А вот федеральный канцлер Гельмут Коль думал иначе. В обращении к нации по телевидению он пообещал «цветущие ландшафты». Это прозвучало помпезно, и уже тогда критики заговорили о оторванной от реальности и сбивающей с толку пропаганде.
Но в целом он был прав.
Однако в Восточной Германии настроения прямо противоположны экономическому развитию.
Осенью 2019 года, через три десятилетия после падения Берлинской стены, я снова отправился в Саксонию и Бранденбург. Идет избирательная кампания, и правые националисты «Альтернатива для Германии» уверенно движутся к громкой победе.
Эта партия выступает против предоставления убежища беженцам, против ислама, против защиты прав ЛГБТ, против климатической политики.

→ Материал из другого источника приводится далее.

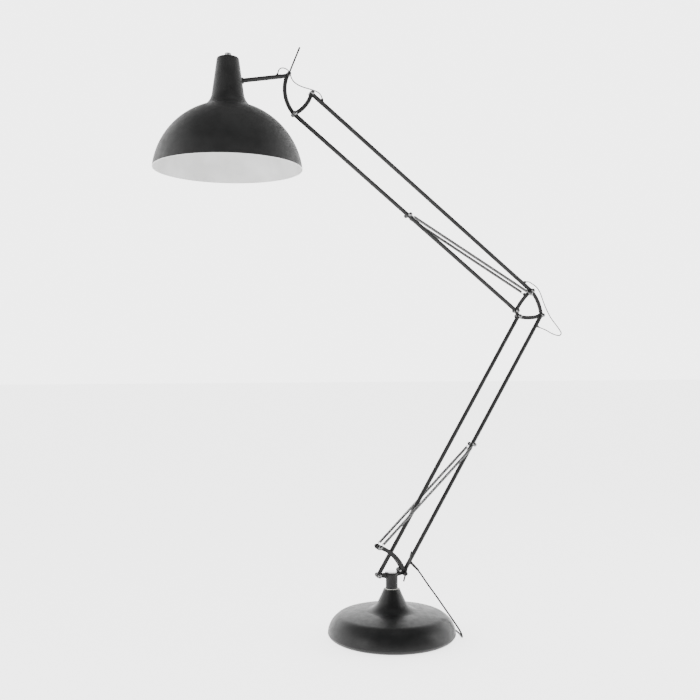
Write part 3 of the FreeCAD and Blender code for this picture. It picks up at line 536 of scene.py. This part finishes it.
def hook(name, pin, inward, side, from_side):
    """From the coil's wire in to its axis, straight to the pin and most of the way round it."""
    points = []
    for distance, out in LEAD_IN:
        points.append(pin + inward * distance + from_side * (SPRING_RADIUS * out))
    for degrees in range(HOOK_START, HOOK_END, HOOK_STEP):
        turn = math.radians(degrees)
        points.append(pin + (inward * math.cos(turn) + side * math.sin(turn)) * HOOK_RADIUS)
    return tube(name, smooth_line(points, resolution=4), WIRE, spring_steel, sides=8)


def spring(name, node, anchor, catch, fixed_body, moving_body):
    """A close-wound spring between two pins, with a hook round each."""
    reach = (catch - anchor).length
    way = (catch - anchor).normalized()
    side = way.cross(ACROSS).normalized()
    line = wound(anchor + way * END, way, side, ACROSS, reach - 2 * END)
    coil = tube(name + "_coil", line, WIRE, spring_steel, sides=6)
    from_last = (line[-1] - (catch - way * END)).normalized()
    near = hook(name + "_hook_fixed", anchor, way, side, side)
    far = hook(name + "_hook_moving", catch, way * -1, side, from_last)
    for piece in (coil, near, far):
        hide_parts(node)
    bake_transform(coil)
    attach(near, fixed_body)
    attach(far, moving_body)


for suffix, offset in SIDES:
    for arm, fixed_body, moving_body, bending in ARMS:
        spring(
            f"{arm}_coil_{suffix}",
            f"{arm}_spring_{suffix}",
            centre(arm + "_anchor_pin") + ACROSS * offset,
            centre(arm + "_catch_pin") + ACROSS * offset,
            fixed_body,
            moving_body,
        )


# ---------------------------------------------------------------- stage, light and camera


FLOOR_REACH = 30

# The room's strength along two axes, multiplied: from a dim side in front to a bright backdrop
# behind, and from full strength at eye level to a dark ceiling.
FADES = {
    "Y": {"From Min": -0.6, "From Max": 0.5, "To Min": 0.5, "To Max": 4.5},
    "Z": {"From Min": 0.35, "From Max": 0.8, "To Min": 1, "To Max": 0.15},
}

FOCAL_LENGTH = 47.73
SENSOR_WIDTH = 36
SHIFT_UP = 0.014
CAMERA_PLACE = (-0.932, -2.595, 0.823)
CAMERA_HEADING = -17.18


def make_floor():
    mesh = bpy.data.meshes.new("floor")
    reach = FLOOR_REACH
    corners = [(-reach, -reach, 0), (reach, -reach, 0), (reach, reach, 0), (-reach, reach, 0)]
    mesh.from_pydata(corners, [], [(0, 1, 2, 3)])
    look = Look("pale_floor", grey(0.9), 0.9, Emission_Strength=2.8, Specular_IOR_Level=0.1)
    look.shader.inputs["Emission Color"].default_value = (1, 1, 1, 1)
    mesh.materials.append(look.material)
    floor = bpy.data.objects.new("floor", mesh)
    bpy.context.scene.collection.objects.link(floor)


def make_world():
    world = bpy.data.worlds.new("studio")
    world.use_nodes = True
    tree = world.node_tree
    background = tree.nodes["Background"]
    background.inputs["Color"].default_value = (1, 1, 1, 1)
    place = tree.nodes.new("ShaderNodeTexCoord")
    parts = tree.nodes.new("ShaderNodeSeparateXYZ")
    tree.links.new(place.outputs["Generated"], parts.inputs["Vector"])
    both = tree.nodes.new("ShaderNodeMath")
    both.operation = "MULTIPLY"
    for socket, (axis, ends) in zip(both.inputs, FADES.items()):
        fade = tree.nodes.new("ShaderNodeMapRange")
        fade.interpolation_type = "SMOOTHSTEP"
        for end, value in ends.items():
            fade.inputs[end].default_value = value
        tree.links.new(parts.outputs[axis], fade.inputs["Value"])
        tree.links.new(fade.outputs["Result"], socket)
    tree.links.new(both.outputs["Value"], background.inputs["Strength"])
    bpy.context.scene.world = world


def soft_light(name, place, target, width, height, power):
    data = bpy.data.lights.new(name, "AREA")
    data.shape = "RECTANGLE"
    data.size = width
    data.size_y = height
    data.energy = power
    light = bpy.data.objects.new(name, data)
    light.location = place
    light.rotation_euler = (Vector(target) - Vector(place)).to_track_quat("-Z", "Y").to_euler()
    bpy.context.scene.collection.objects.link(light)


def make_camera():
    data = bpy.data.cameras.new("camera")
    data.lens = FOCAL_LENGTH
    data.sensor_width = SENSOR_WIDTH
    data.shift_y = SHIFT_UP
    camera = bpy.data.objects.new("camera", data)
    camera.location = CAMERA_PLACE
    camera.rotation_euler = (math.radians(90), 0, math.radians(CAMERA_HEADING))
    bpy.context.scene.collection.objects.link(camera)
    bpy.context.scene.camera = camera


make_floor()
make_world()
soft_light("overhead", (0, -0.6, 3.6), (0, 0, 0.2), width=1.6, height=1.6, power=10)
soft_light("right", (2.7, -0.9, 1.1), (0, 0, 0.5), width=0.9, height=2.2, power=50)
soft_light("left", (-2.8, -0.9, 0.8), (0, 0, 0.2), width=0.9, height=1.5, power=32)
make_camera()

Особенно выделяются предвыборные плакаты, требующие новой восточногерманской революции, народного бунта против системы и правящих кругов: тогда — против коммунистов, сейчас — против Германии Ангелы Меркель.
Я понимаю их разочарование. Мне известно про раны, которые не затягиваются, я знаю об унижениях, о стыде коллаборационизма, о горечи поражения и об ощущении, что тебя не замечают.
Отголоски драматической осени 1989 года слышны и в судьбе Владимира Путина. Когда рухнула Берлинская стена, будущий президент России был молодым офицером КГБ. Он работал в Дрездене, в тогдашней ГДР.
Он видел своими глазами, как мирная революция сметает старую систему. Видел, как демонстранты в Дрездене подожгли штаб-квартиру Штази и попытались взять штурмом центр КГБ. Видел, как и Советский Союз в конце концов превратился в руины в декабре 1991 года. Позже он назовет это величайшей геополитической катастрофой столетия.
Похоже, эти события травмировали молодого Путина. Вскоре он вернулся в Ленинград и начал свою прямую, как стрела, политическую карьеру. Но он всегда помнит усвоенный тогда урок: только сила может спасти Россию. Если понадобится, то и военная.